━━━━━ RAW DATA ━━━━━

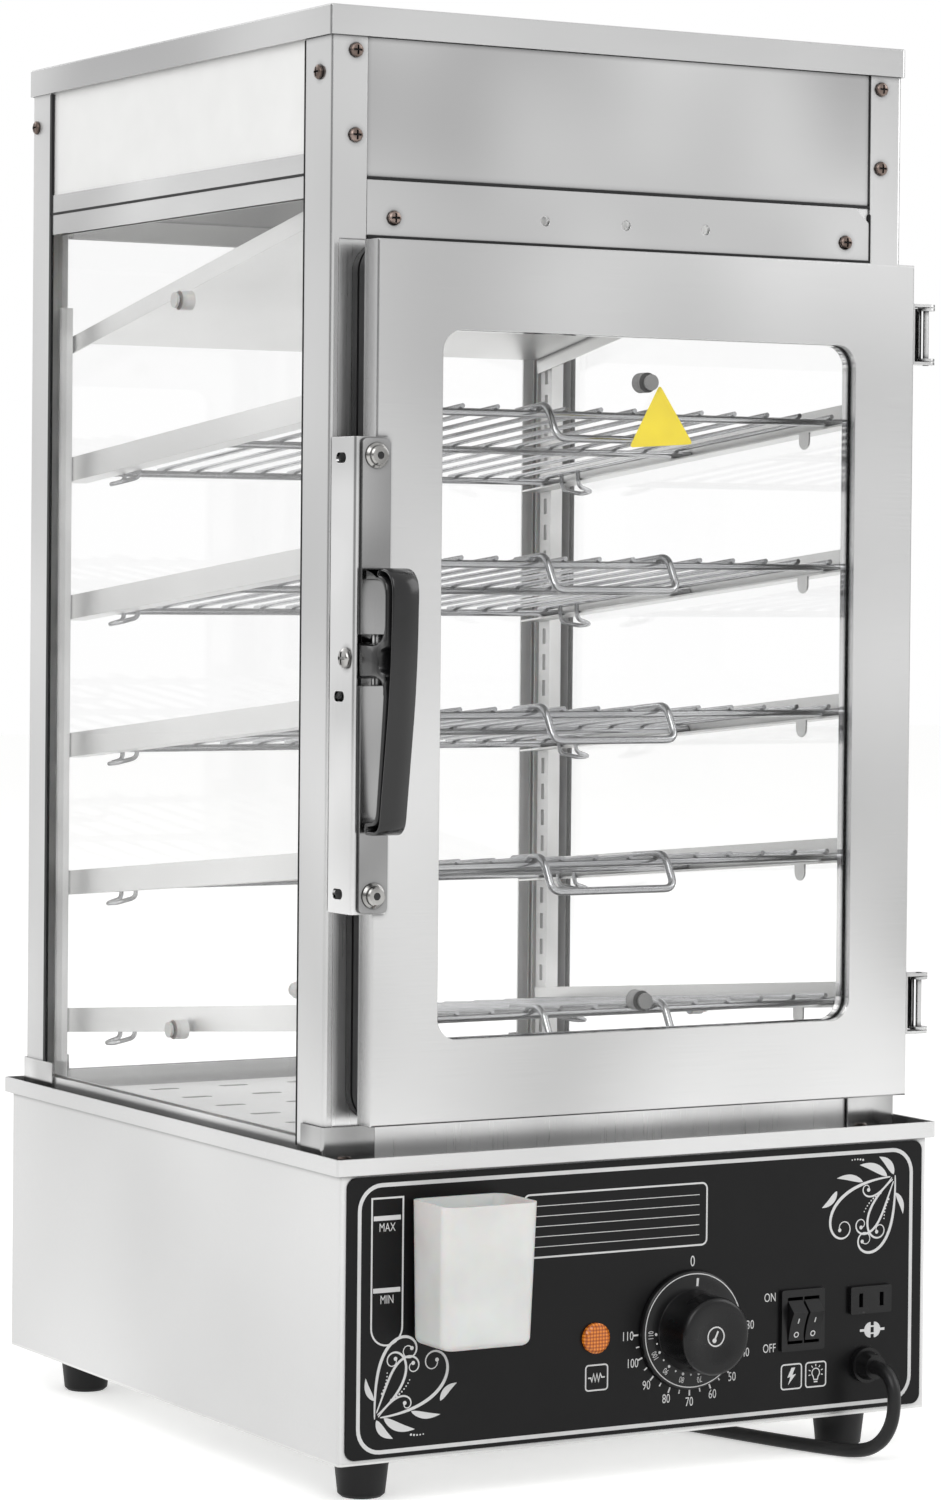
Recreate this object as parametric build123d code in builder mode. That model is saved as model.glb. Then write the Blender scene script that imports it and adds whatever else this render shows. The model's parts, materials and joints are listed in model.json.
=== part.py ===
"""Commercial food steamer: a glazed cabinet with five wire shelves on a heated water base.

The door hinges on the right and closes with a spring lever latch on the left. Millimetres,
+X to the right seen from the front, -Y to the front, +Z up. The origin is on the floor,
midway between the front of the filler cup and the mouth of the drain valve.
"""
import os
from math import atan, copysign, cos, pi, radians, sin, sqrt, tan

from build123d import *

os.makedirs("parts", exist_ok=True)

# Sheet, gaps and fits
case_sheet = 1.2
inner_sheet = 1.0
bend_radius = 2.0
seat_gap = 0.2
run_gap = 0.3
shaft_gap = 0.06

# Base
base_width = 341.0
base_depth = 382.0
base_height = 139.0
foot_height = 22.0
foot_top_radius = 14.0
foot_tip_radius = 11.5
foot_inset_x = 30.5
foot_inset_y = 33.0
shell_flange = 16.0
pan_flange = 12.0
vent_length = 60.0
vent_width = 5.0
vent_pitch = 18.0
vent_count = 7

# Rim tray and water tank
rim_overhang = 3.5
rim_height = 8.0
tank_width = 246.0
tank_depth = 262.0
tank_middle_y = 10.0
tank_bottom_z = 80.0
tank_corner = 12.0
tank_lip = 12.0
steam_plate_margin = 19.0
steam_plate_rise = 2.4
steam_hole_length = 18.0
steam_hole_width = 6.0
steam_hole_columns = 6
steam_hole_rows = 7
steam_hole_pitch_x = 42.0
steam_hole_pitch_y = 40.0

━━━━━

- [SET EXERCISE]
Each line from the start of the listing above through the line containing "heated water base." should be copied exactly, please, with no other lines added.

- [RESULT]
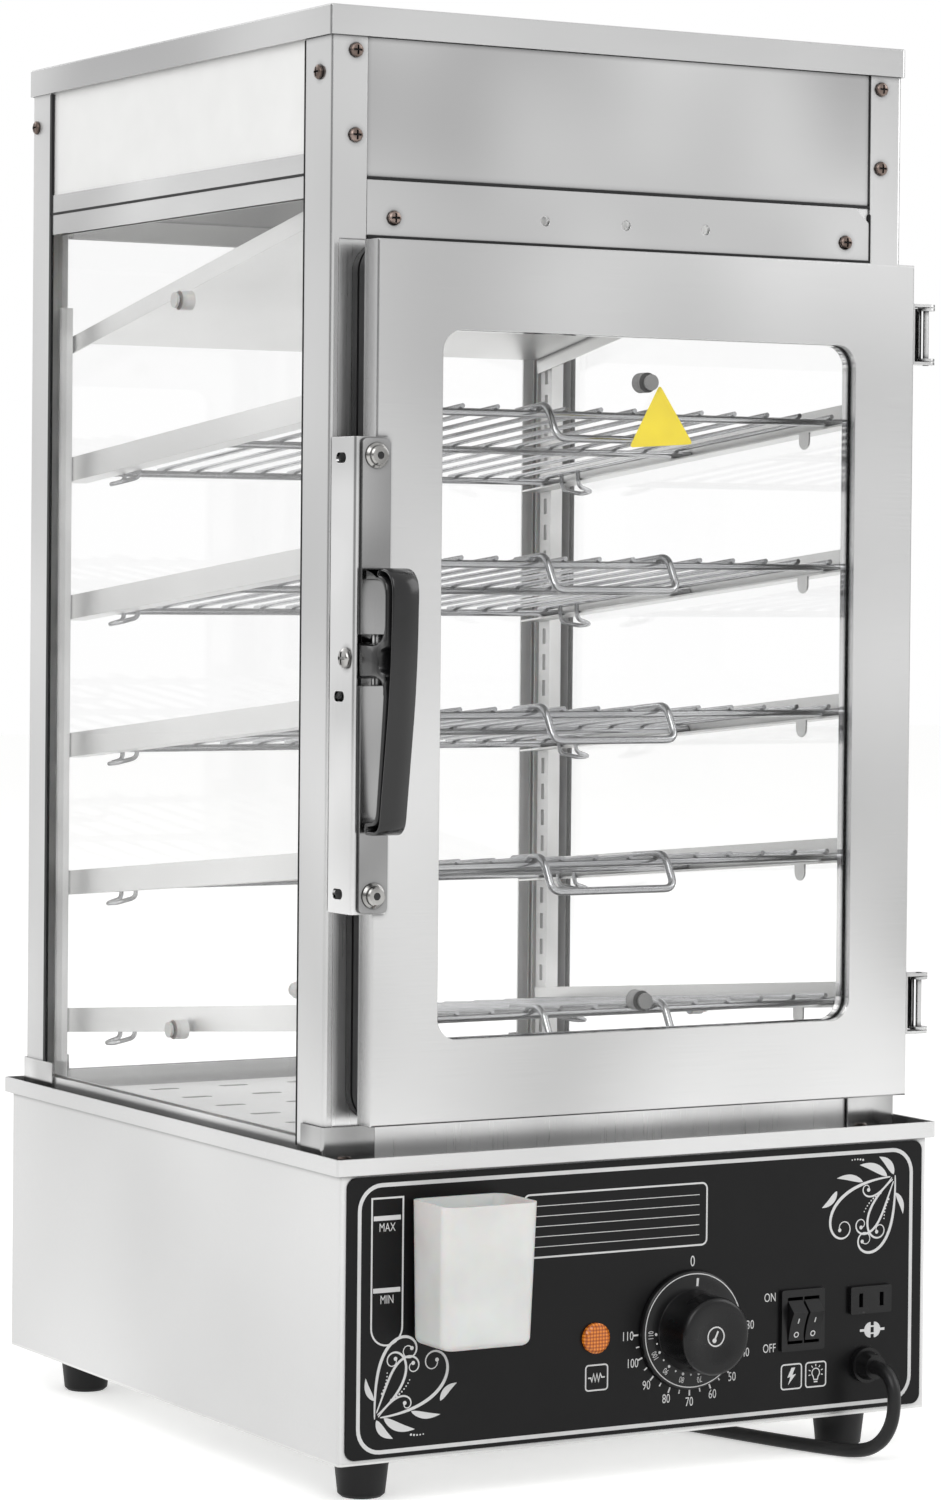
Recreate this object as parametric build123d code in builder mode. That model is saved as model.glb. Then write the Blender scene script that imports it and adds whatever else this render shows. The model's parts, materials and joints are listed in model.json.
=== part.py ===
"""Commercial food steamer: a glazed cabinet with five wire shelves on a heated water base.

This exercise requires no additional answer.